Vamos por las 1.127 personas asesinadas por la codicia en Bangladesh y deberá pasar un tiempo para confirmar que los 98 catalogados ahora como desaparecidos engrosan la lista de víctimas mortales. Esta noticia ilustra de manera retumbante la realidad en la que se vive en buena parte del mundo y de la que ahora algunos, de manera hipócrita, parecen percatarse.
Ocupados como estamos en nuestra crisis, quizás no hemos prestado la suficiente atención a este destrozo de vidas que ilustra de forma brutal el sistema económico en el que muchos ciudadanos del mundo malviven y al que algunos parecen querer conducirnos aquí.
Es verdad que nuestra miseria puede ser su opulencia, es verdad que la peor de nuestras situaciones es mejor que la mejor de las que se dan en países con regímenes laborales de semiesclavitud, pero ha querido la realidad que la matanza perpetrada por los codiciosos en Bangladesh haya coincidido en el tiempo con la pequeña y significativa noticia de que los escolares del Colegio Público de Isla Tabarca, en Alicante, se han quedado sin el servicio de comedor.
La consejería de Educación de la Generalitat valenciana le debe 180.000 euros a la empresa que abastecía hasta ahora de comidas a los escolares, y que ha dejado de prestar sus servicios hasta que le paguen al menos una parte de la deuda.
Muchos de esos escolares tenían en esa comida en el colegio su sustento diario garantizado, luego, en casa, cenaban o no cenaban, y cuando lo hacían era con alimentos propios de una dieta pobre, según sus propios testimonios. Ayer comieron un bocadillo frío y no sabemos si volverán a comer caliente en el centro.
Todo esto ocurre en la Comunidad valenciana, parque temático de la corrupción, paradigma del derroche y el gasto superfluo, territorio con alta densidad de diputados imputados por corrupción en su parlamento autonómico, pionera universal del oxímoron aeropuerto peatonal…, ahí mismo, los escolares de un barrio modesto de Alicante, se han quedado sin comer caliente en el colegio.

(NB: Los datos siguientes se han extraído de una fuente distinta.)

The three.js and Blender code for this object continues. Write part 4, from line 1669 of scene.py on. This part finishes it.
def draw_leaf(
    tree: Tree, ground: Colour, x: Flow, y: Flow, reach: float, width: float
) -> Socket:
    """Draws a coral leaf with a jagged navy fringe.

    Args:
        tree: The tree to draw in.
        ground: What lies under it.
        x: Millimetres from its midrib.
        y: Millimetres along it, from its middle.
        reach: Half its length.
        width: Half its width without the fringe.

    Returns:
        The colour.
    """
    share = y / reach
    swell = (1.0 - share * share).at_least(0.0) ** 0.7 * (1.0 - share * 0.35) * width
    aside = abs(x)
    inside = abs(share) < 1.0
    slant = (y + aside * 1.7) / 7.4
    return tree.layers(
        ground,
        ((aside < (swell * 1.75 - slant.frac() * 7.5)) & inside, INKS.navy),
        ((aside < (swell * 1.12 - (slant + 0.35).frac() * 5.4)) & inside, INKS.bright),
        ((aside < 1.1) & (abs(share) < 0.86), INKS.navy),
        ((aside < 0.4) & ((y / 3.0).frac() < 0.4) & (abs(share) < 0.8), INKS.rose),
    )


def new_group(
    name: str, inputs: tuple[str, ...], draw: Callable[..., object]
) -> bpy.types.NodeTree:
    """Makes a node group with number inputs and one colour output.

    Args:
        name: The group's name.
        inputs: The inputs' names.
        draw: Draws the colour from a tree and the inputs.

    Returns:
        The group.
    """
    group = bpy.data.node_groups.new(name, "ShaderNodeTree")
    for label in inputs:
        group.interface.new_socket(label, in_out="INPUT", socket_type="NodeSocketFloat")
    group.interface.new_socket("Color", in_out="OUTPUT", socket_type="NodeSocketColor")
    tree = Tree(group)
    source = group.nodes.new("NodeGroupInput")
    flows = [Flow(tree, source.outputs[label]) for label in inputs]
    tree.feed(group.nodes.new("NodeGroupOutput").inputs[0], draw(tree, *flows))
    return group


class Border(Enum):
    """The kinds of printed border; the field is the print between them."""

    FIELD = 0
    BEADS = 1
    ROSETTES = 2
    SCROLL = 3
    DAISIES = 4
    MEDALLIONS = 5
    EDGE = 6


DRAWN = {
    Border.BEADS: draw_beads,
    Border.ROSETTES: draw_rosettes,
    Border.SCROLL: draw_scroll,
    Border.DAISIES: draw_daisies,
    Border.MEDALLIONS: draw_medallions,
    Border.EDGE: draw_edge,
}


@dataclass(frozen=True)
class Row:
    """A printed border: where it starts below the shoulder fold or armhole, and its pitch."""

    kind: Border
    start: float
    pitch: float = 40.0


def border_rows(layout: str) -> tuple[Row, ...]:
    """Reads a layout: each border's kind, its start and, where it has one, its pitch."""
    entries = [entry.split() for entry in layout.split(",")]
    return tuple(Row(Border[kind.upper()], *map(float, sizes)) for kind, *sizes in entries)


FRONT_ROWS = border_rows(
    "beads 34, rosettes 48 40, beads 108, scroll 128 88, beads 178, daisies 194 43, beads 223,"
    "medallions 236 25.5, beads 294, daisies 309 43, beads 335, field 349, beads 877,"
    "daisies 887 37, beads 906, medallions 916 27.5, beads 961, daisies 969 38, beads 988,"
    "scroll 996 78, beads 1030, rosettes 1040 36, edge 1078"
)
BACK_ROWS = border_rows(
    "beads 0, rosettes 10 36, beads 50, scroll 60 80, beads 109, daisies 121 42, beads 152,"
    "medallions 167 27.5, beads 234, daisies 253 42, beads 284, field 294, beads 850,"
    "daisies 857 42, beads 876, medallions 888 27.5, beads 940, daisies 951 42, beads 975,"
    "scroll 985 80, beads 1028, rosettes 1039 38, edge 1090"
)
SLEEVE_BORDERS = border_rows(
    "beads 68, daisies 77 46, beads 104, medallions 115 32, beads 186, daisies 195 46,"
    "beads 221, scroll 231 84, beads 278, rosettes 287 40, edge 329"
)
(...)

En Bangladesh, los 3.000 semiesclavos que trabajaban dentro de un edificio ilegal de ocho plantas tenían un salario de 29 euros al mes por pasarse el día pedaleando en sus maquinas de coser para hacer prendas que luego hasta en España resultan baratas. Mujeres hacinadas, absoluta falta de higiene, condiciones laborales predemocráticas, explotación de adolescentes y riesgo evidente de muerte en medio de una pasividad mundial solo rota provisionalmente por la matanza.

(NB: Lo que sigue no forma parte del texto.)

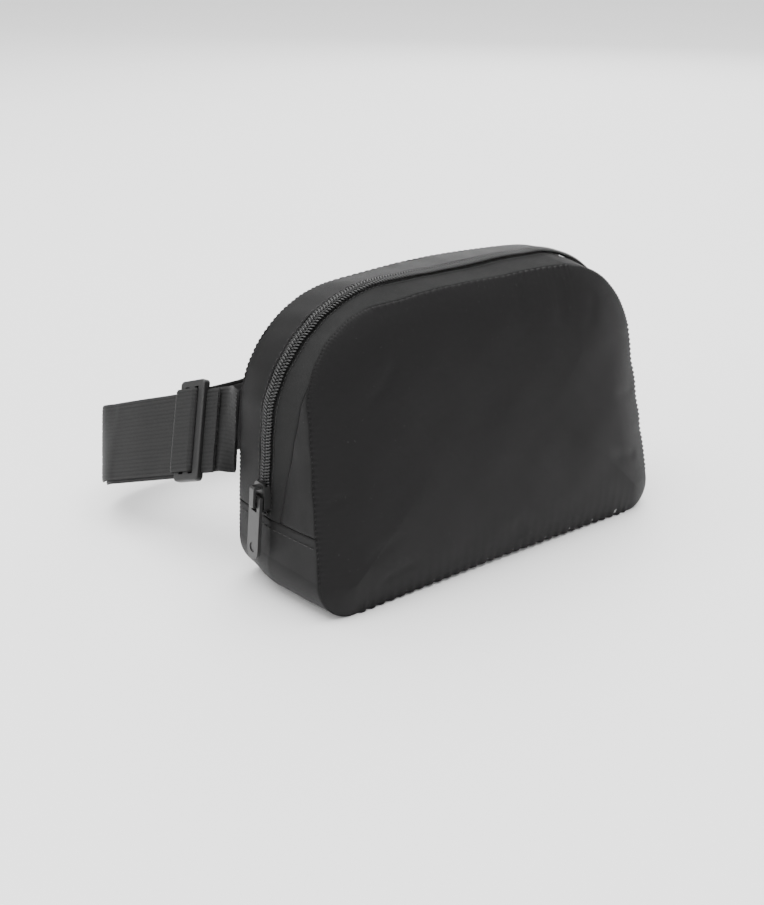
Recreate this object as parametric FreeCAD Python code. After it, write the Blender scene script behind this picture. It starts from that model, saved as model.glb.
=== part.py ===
import FreeCAD, Part
import math
import os

# Belt bag with a zip round its top, on an adjustable webbing belt. Millimetres.
# +X is the bag's right, +Y is its back (towards the wearer), +Z is up.
# The origin is the middle of the base, on the face that the bag stands on.

# ---------------------------------------------------------------- bag outline
bag_half_width = 100.0          # front panel, at its bottom corners
zip_height = 130.2              # top of the bag, along the zip
front_half_top = bag_half_width - 10.0      # at the top corners
front_lean = math.radians(11.4)
front_drop = 4.8                # front seam's top below the zip's
front_height = (zip_height - front_drop) / math.cos(front_lean)     # up its slope
front_foot_y = -30.7            # where the front panel meets the base
front_base_radius = 19.3
front_top_radius = 0.2412 * zip_height      # corners keep their share of the height
front_crown = 1.9

zip_y = 8.6                     # middle of the zip, seen from above
zip_half_base = bag_half_width + 6.5
zip_half_top = bag_half_width - 6.5
zip_top_radius = 0.3187 * zip_height
zip_crown = 0.3
zip_band = 9.2                  # straight band of gusset that the zip lies on

rear_y = 30.2
rear_half_base = bag_half_width + 5.0
rear_half_top = bag_half_width - 2.0
rear_drop = 2.4                 # rear seam's top below the zip's
rear_height = zip_height - rear_drop
rear_top_radius = 0.328 * zip_height
rear_crown = 2.6
body_base_radius = 22.0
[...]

Posiblemente Reshma Begum, esa joven de 19 años, todavía aterrorizada después de sobrevivir durante diecisiete días bajo los escombros, querría estar escolarizada en el Colegio Público de Isla de Tabarca, con una comida caliente al día garantizada hasta ayer, posiblemente no se hubiera quejado por comer unos días un bocadillo frío, pero es evidente que la gente que peor lo pasa en España está cada vez más cerca de la imagen de pobreza que tenemos de países con los que antes pensábamos que no nos podíamos comparar.

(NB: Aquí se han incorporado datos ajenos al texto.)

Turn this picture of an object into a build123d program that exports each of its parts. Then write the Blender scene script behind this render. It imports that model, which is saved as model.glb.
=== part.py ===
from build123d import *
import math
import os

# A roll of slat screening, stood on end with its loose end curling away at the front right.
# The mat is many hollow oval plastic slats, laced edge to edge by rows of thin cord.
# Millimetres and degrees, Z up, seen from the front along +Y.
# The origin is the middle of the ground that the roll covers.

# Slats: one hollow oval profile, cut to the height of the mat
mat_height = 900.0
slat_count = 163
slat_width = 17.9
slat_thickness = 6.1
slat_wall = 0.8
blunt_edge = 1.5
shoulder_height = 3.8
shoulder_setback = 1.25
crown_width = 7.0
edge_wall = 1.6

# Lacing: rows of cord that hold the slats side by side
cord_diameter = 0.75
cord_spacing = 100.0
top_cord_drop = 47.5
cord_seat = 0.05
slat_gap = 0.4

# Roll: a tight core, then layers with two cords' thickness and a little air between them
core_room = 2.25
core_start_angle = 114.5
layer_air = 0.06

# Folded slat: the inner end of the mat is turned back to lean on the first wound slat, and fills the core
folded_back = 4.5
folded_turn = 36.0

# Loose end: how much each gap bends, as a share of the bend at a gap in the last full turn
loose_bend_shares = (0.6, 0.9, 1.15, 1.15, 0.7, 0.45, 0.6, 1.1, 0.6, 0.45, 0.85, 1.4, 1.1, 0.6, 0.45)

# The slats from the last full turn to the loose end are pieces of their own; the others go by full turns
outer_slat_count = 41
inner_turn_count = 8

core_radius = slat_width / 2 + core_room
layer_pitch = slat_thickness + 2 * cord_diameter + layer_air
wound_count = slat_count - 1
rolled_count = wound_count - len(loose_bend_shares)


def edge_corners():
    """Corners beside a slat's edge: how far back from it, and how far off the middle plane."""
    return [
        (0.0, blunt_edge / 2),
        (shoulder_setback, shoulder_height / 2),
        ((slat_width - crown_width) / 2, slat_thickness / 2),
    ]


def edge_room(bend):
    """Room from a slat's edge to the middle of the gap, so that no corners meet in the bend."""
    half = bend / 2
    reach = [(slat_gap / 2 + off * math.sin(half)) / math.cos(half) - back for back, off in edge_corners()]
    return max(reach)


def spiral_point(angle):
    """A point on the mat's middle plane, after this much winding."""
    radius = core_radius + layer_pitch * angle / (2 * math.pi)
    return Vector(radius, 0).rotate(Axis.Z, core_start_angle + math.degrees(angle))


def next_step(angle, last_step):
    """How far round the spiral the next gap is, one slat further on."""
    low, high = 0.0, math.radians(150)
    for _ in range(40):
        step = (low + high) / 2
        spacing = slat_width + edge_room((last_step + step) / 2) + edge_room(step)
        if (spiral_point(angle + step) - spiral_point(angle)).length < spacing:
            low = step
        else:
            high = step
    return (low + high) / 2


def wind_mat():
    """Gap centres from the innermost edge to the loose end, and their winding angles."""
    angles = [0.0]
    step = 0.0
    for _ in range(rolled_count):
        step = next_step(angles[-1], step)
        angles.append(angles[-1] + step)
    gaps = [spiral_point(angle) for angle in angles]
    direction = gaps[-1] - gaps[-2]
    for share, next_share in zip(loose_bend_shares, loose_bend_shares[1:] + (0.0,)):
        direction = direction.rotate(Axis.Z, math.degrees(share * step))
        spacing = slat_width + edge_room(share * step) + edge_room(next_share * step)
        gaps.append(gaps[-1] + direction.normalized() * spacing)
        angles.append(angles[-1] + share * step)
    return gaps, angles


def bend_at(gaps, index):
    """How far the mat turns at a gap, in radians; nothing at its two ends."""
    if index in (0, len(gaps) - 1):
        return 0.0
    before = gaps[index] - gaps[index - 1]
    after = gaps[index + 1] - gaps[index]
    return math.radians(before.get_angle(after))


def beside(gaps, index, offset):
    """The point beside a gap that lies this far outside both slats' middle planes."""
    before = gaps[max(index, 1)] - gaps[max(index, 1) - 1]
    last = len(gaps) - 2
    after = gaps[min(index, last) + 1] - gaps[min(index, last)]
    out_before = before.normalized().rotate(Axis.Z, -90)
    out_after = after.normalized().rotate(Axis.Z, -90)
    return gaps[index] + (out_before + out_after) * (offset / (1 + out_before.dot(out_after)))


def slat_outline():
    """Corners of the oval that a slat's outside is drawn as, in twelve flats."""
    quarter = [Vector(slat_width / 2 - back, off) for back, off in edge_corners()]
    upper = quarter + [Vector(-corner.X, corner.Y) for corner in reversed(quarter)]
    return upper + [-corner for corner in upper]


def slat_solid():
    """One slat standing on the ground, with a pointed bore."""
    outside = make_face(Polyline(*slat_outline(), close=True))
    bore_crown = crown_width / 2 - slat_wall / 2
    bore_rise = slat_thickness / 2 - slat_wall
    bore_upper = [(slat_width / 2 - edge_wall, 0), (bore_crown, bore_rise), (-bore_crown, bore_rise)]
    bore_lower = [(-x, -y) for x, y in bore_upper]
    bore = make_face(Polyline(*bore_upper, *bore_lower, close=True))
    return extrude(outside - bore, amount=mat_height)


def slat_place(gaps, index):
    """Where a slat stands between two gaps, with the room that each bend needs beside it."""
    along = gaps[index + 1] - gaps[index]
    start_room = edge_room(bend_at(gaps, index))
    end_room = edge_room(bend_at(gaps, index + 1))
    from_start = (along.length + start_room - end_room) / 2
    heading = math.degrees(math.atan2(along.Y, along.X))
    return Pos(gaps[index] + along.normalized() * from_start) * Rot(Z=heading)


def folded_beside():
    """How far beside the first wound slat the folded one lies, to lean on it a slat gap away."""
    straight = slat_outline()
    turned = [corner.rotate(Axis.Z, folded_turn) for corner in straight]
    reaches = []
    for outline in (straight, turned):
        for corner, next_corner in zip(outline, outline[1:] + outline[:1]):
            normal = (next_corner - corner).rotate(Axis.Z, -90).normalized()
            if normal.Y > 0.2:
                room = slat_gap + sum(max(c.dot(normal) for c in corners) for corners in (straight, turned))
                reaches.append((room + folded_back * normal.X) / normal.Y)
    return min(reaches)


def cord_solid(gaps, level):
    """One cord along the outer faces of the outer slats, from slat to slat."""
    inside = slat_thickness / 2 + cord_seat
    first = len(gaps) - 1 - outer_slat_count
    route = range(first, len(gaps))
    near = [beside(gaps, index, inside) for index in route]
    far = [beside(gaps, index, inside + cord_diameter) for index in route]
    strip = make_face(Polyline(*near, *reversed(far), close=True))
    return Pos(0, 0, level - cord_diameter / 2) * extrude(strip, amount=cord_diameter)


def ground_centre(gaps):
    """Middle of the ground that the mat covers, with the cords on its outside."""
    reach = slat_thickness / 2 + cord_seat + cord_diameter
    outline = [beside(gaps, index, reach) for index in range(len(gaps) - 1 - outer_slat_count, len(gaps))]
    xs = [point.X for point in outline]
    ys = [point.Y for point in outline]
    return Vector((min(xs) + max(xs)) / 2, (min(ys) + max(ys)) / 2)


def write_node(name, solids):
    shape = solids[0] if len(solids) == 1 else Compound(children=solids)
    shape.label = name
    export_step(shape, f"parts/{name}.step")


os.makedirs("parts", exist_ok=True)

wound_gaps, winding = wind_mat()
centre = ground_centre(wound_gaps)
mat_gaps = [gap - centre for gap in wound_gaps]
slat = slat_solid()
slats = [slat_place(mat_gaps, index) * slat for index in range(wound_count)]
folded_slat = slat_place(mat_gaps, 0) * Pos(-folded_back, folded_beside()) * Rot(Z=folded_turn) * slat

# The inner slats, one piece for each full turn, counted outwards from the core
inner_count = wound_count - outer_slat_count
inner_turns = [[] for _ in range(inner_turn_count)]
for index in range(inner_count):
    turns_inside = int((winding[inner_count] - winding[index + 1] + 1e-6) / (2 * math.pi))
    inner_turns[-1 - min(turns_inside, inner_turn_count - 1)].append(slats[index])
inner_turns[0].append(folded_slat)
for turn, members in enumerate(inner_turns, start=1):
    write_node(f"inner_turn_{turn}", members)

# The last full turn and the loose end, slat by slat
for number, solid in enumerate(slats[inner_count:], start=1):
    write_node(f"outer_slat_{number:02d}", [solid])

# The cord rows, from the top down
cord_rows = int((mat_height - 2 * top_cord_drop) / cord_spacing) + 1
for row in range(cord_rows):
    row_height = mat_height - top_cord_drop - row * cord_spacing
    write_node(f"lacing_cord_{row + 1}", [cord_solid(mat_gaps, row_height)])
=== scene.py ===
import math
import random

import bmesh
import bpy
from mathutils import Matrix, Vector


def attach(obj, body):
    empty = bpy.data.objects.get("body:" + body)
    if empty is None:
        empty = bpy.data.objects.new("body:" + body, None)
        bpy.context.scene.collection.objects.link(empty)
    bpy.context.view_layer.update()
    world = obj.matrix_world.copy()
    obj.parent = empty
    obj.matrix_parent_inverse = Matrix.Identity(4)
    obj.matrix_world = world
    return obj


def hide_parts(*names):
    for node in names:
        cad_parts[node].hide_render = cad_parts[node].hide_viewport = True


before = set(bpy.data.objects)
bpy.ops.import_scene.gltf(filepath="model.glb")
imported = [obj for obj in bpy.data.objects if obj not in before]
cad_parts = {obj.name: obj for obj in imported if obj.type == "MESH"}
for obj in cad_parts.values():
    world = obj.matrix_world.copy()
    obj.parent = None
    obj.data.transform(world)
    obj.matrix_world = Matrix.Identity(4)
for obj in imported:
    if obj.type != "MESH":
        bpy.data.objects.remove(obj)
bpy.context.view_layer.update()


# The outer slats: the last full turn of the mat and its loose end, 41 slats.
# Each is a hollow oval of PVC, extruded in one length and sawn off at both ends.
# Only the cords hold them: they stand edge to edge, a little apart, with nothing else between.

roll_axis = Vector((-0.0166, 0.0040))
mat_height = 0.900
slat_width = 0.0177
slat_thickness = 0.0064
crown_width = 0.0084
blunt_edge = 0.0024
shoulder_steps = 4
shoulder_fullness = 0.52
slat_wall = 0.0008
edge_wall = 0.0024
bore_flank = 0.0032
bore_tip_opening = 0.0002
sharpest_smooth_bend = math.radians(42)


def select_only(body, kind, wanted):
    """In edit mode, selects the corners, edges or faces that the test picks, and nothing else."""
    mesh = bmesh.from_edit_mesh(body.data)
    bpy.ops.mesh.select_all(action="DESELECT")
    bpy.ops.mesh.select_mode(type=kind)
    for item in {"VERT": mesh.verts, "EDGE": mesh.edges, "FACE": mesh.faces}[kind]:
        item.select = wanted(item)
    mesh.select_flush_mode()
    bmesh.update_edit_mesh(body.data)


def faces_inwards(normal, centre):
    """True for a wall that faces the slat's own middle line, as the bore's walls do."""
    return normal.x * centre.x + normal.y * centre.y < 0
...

No son solo los ya habituales que hurgan en las basuras de los supermercados cuando cierran, de la gente a la que echan de su casa, ahora tenemos a colegiales que comen en el colegio público porque en su casa viven en la penuria.
Desde que empezó la crisis en España se han ensanchado las diferencias entre los ricos y los pobres. Los muy ricos ni se inmutan, los pobres son cada vez más pobres y en ese grupo han ingresado sectores caídos de las clases medias que hasta ayer tenían un razonable buen vivir.
El paro masivo, los desahucios, el abandono del país por miles de españoles, las imparables pérdidas salariales, la incertidumbre y la angustia, la creciente y anunciada precariedad de los que aún tienen trabajo no nos equiparan con los países subdesarrollados, pero al ritmo que vamos acabarán recortando las distancias con ellos.